In 2011, the New York State Associated Press Broadcasters Association named Chang as the winner of the Art Athens Award for General Excellence in Individual Reporting for radio. In 2015, she won a National Journalism Award from the Asian American Journalists Association for her coverage of Capitol Hill.

Prior to coming to NPR, Chang was an investigative reporter at NPR Member station WNYC from 2009 to 2012 in New York City, focusing on criminal justice and legal affairs. She was a Kroc fellow at NPR from 2008 to 2009, as well as a reporter and producer for NPR Member station KQED in San Francisco.

The former lawyer served as a law clerk to Judge John T. Noonan Jr. on the United States Court of Appeals for the 9th Circuit in San Francisco.

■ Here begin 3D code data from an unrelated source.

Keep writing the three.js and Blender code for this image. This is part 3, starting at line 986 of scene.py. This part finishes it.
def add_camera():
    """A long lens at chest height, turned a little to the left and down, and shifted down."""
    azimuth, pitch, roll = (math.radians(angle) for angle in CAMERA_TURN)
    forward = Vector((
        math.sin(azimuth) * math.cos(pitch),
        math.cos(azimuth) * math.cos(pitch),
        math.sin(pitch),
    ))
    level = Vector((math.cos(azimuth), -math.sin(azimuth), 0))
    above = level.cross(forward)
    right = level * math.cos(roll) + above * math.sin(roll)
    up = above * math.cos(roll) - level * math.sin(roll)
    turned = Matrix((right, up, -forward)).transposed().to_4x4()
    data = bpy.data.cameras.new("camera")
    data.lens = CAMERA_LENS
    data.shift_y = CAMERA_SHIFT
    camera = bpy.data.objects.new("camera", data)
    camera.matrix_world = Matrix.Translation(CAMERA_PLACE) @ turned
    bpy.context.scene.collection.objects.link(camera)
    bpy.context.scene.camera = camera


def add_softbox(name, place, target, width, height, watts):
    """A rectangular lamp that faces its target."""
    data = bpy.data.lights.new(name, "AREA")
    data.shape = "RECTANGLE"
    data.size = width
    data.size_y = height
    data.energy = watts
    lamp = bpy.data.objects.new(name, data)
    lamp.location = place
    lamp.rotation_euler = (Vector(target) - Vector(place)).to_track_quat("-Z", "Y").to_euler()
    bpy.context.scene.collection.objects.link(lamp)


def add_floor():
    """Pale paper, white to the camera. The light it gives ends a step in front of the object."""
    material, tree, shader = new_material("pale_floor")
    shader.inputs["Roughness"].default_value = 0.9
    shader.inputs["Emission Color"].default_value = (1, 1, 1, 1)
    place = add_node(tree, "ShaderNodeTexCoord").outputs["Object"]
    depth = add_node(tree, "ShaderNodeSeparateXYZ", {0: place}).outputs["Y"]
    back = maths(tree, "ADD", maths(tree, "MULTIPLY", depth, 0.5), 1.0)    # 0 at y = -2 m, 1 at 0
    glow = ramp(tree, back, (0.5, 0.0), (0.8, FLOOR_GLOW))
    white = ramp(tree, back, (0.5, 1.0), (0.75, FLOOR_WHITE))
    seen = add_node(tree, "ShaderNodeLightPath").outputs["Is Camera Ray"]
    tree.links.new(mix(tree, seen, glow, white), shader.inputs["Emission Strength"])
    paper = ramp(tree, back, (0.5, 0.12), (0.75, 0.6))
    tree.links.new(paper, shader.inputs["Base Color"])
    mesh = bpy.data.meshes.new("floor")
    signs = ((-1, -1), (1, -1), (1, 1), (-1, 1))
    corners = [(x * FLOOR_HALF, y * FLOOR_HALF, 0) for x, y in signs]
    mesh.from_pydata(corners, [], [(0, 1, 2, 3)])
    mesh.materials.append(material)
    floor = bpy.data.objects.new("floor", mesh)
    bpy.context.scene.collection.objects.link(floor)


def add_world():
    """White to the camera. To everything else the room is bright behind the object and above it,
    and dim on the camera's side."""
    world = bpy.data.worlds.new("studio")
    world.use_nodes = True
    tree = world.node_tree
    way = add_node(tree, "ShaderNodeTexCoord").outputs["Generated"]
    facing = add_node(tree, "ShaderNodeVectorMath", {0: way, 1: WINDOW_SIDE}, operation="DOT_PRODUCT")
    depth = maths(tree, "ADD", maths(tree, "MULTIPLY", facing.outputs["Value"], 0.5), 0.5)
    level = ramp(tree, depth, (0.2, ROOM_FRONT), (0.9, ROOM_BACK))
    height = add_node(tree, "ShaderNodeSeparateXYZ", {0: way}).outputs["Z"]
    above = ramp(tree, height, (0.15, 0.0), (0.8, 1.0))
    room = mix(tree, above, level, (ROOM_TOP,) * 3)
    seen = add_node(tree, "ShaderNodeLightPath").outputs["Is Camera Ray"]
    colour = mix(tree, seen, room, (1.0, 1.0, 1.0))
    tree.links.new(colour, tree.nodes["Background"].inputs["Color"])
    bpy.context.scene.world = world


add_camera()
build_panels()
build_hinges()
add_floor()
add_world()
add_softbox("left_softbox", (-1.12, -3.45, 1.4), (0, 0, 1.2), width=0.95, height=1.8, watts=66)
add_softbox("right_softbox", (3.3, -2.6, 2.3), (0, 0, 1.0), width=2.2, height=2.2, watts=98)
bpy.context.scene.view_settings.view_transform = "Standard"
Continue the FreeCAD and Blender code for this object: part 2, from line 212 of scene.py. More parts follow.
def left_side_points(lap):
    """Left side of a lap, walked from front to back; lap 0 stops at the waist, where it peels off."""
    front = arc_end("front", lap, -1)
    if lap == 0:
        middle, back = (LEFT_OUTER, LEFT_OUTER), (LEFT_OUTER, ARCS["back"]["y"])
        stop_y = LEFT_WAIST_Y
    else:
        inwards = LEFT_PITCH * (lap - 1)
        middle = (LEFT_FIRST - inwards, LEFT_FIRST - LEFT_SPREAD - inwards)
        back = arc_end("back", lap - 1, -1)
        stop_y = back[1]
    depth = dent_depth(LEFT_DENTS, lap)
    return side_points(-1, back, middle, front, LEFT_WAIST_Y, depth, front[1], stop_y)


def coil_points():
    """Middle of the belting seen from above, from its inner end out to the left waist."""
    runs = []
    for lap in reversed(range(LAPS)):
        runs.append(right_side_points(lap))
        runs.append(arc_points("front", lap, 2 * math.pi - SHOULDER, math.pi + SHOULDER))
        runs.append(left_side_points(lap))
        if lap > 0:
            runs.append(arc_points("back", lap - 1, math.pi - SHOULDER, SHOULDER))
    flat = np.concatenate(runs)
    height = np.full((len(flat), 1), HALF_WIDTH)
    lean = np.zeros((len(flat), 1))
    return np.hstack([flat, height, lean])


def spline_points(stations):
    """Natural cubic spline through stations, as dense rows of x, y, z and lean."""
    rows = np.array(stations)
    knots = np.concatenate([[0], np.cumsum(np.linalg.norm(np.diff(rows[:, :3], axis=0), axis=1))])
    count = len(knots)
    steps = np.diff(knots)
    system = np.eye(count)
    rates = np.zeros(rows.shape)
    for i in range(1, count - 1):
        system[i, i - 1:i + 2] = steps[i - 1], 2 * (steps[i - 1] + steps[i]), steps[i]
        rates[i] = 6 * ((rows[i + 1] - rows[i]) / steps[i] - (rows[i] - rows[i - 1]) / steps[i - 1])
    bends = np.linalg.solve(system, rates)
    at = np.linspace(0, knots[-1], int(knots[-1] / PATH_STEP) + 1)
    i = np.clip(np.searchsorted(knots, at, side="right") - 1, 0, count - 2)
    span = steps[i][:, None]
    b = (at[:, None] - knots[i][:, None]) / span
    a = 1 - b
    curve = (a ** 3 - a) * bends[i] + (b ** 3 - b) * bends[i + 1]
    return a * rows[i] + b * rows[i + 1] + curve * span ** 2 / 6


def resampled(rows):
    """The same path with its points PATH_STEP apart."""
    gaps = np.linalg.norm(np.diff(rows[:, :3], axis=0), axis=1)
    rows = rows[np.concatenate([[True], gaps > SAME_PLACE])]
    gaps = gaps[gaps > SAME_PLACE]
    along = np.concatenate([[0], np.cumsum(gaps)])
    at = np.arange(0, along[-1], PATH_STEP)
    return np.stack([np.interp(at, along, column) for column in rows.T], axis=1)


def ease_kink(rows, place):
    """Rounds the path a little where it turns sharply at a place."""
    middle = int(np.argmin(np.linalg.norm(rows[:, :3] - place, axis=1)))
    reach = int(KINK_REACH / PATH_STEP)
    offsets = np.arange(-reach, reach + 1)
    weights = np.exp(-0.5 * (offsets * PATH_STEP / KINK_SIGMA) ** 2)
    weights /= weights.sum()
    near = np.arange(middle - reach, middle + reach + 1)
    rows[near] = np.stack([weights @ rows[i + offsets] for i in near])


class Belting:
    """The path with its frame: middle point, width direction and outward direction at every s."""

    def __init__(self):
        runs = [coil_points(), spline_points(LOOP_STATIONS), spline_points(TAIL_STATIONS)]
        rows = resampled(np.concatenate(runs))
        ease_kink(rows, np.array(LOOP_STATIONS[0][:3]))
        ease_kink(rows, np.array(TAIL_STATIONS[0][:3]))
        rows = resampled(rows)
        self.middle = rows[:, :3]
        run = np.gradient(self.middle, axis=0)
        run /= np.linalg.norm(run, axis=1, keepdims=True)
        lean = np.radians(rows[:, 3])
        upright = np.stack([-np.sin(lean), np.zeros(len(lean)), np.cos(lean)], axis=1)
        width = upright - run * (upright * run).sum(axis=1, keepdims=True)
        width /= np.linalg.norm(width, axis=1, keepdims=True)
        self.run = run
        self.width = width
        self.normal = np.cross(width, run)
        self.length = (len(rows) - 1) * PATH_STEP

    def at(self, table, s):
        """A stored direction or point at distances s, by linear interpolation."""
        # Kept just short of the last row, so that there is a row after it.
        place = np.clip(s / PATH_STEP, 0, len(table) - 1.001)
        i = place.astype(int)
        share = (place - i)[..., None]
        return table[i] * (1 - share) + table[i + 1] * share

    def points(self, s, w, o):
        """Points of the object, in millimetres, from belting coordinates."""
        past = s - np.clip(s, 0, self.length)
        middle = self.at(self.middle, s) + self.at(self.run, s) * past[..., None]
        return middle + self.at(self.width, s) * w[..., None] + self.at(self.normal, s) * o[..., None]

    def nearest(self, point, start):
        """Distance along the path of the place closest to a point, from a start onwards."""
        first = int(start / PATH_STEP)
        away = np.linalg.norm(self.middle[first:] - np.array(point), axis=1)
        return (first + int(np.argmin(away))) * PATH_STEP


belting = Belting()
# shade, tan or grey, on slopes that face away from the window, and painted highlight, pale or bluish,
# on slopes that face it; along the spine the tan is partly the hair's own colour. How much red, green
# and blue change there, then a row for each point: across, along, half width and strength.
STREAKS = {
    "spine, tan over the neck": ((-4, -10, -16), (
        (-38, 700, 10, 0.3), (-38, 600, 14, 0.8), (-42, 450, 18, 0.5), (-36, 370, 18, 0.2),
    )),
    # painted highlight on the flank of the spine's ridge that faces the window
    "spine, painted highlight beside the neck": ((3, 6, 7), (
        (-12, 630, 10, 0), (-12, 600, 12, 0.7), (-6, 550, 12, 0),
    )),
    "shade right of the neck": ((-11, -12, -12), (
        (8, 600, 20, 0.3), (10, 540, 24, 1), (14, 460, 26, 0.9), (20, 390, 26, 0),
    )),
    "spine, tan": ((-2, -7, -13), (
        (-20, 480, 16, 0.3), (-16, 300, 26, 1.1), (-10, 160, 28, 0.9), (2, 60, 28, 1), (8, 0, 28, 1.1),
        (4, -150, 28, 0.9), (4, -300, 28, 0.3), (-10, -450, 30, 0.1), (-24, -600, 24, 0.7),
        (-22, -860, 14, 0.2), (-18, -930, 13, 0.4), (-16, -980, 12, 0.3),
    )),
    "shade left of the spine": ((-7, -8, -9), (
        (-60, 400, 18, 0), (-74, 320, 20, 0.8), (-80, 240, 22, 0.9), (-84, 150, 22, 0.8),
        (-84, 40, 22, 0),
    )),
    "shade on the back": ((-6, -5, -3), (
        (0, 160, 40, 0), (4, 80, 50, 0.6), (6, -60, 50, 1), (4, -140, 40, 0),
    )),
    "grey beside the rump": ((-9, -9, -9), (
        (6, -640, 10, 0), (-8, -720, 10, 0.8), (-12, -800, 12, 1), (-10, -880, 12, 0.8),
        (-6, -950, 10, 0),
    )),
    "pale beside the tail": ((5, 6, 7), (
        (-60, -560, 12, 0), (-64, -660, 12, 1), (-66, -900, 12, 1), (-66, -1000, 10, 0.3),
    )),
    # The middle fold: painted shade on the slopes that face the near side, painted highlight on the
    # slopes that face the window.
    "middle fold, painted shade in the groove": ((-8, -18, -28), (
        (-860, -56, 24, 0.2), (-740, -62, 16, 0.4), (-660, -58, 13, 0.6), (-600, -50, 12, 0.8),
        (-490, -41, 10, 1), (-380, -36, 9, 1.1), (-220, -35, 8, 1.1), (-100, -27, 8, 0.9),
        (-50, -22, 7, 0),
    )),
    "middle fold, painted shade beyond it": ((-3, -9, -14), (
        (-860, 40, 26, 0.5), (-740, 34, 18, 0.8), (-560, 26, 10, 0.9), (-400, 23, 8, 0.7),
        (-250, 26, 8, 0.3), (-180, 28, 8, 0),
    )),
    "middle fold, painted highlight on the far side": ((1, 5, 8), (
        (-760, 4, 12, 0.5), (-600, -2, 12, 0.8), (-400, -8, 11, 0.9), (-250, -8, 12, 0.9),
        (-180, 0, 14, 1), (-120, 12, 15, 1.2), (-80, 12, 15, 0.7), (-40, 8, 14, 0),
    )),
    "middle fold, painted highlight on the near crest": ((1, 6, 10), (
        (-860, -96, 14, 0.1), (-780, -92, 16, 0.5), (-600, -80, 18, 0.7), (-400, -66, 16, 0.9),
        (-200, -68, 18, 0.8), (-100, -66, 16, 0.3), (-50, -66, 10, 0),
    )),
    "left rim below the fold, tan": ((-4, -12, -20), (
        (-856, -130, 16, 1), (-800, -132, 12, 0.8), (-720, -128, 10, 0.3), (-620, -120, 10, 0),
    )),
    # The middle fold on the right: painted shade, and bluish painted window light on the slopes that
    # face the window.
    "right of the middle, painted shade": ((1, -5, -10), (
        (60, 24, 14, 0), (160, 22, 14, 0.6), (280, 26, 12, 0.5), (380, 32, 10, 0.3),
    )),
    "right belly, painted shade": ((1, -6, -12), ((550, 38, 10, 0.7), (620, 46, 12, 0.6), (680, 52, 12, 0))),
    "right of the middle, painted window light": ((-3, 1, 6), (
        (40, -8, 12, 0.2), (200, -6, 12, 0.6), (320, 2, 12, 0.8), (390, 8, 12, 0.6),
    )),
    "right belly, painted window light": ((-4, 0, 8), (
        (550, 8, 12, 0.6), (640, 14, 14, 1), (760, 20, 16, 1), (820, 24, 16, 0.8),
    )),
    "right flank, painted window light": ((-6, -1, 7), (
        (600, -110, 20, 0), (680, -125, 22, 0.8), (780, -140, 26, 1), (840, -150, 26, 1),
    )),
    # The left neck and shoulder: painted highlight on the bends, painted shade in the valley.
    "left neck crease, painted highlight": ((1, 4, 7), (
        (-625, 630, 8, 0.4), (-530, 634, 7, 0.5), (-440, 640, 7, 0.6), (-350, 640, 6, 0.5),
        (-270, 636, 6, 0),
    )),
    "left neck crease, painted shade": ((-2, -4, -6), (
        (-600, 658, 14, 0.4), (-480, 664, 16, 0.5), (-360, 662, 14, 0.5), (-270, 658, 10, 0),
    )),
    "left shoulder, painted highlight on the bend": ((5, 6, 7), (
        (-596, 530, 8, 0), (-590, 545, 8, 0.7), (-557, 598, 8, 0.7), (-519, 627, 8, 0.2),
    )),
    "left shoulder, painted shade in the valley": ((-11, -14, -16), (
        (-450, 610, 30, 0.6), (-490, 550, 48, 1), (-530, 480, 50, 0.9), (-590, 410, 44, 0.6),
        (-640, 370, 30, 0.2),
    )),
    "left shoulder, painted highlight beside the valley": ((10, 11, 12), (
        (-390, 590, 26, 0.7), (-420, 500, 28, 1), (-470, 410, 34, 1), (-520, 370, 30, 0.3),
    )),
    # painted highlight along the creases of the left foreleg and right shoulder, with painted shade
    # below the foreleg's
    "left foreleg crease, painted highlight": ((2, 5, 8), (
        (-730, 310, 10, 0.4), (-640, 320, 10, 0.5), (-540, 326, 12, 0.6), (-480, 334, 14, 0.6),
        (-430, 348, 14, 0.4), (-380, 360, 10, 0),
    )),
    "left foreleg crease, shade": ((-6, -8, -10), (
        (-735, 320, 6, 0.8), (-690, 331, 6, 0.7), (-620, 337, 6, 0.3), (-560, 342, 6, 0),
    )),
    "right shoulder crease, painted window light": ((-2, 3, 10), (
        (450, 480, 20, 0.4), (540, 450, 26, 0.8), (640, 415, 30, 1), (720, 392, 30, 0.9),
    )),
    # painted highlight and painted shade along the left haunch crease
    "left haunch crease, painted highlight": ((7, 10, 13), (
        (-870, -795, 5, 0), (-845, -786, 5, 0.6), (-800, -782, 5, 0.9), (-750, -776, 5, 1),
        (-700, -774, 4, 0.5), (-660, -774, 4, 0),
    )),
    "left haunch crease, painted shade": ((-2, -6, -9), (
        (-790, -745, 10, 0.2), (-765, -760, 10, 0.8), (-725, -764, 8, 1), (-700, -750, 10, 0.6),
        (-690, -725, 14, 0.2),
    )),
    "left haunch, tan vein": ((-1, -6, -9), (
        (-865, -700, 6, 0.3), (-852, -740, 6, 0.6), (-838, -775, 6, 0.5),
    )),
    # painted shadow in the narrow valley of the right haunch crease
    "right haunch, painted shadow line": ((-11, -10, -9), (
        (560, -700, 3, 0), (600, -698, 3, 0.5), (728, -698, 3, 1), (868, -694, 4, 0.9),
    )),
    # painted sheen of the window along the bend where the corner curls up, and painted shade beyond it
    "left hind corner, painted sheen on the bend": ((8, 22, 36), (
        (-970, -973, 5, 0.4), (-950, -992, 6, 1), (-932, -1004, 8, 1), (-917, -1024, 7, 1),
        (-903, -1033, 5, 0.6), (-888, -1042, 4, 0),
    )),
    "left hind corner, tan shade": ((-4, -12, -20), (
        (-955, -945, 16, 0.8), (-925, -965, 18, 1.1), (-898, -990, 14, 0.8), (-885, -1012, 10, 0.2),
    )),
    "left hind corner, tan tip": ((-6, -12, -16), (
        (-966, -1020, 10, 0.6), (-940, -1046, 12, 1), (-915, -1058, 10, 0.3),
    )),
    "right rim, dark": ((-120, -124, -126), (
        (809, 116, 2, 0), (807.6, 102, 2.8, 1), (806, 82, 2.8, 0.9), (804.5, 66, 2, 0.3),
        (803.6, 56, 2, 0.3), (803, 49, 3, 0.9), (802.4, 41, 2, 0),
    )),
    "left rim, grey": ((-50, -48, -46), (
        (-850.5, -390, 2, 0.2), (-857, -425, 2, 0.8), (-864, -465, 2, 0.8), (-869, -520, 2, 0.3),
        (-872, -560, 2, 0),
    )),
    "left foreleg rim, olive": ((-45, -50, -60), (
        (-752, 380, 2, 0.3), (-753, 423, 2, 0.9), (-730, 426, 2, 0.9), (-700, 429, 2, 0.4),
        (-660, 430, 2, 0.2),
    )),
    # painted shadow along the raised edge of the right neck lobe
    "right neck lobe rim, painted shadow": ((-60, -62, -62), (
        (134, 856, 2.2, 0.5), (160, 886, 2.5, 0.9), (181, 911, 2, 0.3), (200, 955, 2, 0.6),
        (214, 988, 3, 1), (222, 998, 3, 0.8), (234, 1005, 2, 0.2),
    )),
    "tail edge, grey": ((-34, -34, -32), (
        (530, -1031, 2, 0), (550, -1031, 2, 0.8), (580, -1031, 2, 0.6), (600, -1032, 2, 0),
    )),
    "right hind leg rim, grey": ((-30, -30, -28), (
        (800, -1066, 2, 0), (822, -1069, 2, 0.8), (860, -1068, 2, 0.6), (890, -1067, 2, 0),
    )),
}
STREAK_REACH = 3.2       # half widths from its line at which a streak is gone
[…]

Chang graduated Phi Beta Kappa from Stanford University where she received her bachelor's degree.

She earned her law degree with distinction from Stanford Law School, where she won the Irving Hellman Jr. Special Award for the best piece written by a student in the Stanford Law Review in 2001.

Chang was also a Fulbright Scholar at Oxford University, where she received a master's degree in media law. She also has a master's degree in journalism from Columbia University.

She grew up in the San Francisco Bay Area, where she never got to have a dog. But now she's the proud mama of Mickey Chang, a shih tzu who enjoys slapping high-fives and mingling with senators.